Sensitive Review as a Form of FOIA Politicization

The enhanced sensitive review at NOAA is concerning.  But it also confirms a growing suspicion in the news media and the FOIA requester community that the Trump Administration is intentionally increasing the involvement of agency leadership and political appointees in the processing of FOIA requests.  Last December, the Washington Post reported that officials at the Environmental Protection Agency (“EPA”) and the Department of the Interior (“Interior”) had started to “keep closer tabs” on incoming requests for records that could be embarrassing or politically damaging to the Administration.  More recently, a senior career official at the Department of Housing and Urban Development (“HUD”) claimed to have been “barred from handling” requests submitted by the Democratic National Committee because she was perceived to be a “Democrat,” and therefore opposed to the Administration’s interests in limiting the disclosure of embarrassing of politically-damaging information.

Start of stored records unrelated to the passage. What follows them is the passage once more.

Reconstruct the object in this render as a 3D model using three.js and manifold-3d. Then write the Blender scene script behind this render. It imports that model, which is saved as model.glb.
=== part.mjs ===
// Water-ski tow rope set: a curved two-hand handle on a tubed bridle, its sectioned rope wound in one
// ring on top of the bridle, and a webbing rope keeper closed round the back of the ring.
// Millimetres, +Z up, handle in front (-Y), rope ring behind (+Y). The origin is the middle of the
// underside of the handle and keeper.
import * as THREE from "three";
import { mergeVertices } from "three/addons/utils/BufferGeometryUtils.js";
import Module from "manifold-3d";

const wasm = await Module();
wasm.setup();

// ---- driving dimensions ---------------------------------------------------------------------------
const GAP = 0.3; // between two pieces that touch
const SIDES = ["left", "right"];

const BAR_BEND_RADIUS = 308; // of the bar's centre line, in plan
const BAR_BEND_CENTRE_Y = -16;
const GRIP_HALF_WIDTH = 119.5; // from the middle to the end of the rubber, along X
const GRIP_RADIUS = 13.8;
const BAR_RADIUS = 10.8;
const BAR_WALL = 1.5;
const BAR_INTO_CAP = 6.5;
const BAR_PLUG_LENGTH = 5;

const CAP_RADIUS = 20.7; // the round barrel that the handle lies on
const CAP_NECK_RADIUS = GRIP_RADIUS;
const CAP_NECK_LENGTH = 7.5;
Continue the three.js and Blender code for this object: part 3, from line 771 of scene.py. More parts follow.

As I have explained, the improper interference by political appointees in the administration of the FOIA is hardly new.  It has been ongoing for years regardless of which party controlled the White House and in a variety of federal agencies, including the Department of Treasury, the Department of Housing and Urban Development, the EPA, Interior, the State Department, the Department of Veteran Affairs, the Department of Defense, and the Department of Homeland Security (“DHS”).  (Admittedly, it does seem that DHS has made efforts to limit political appointees’ involvement in FOIA administration.)

To the extent President Trump has sought to avoid transparency and open government—to chip away at the “colossus” of FOIA, as Nate Jones has described—he is following in the unfortunate and inexcusable footsteps of his predecessors.  That action should not go uncontested.  CoA Institute remains committed to holding the White House and every federal agency accountable when they violate the spirit and letter of the FOIA.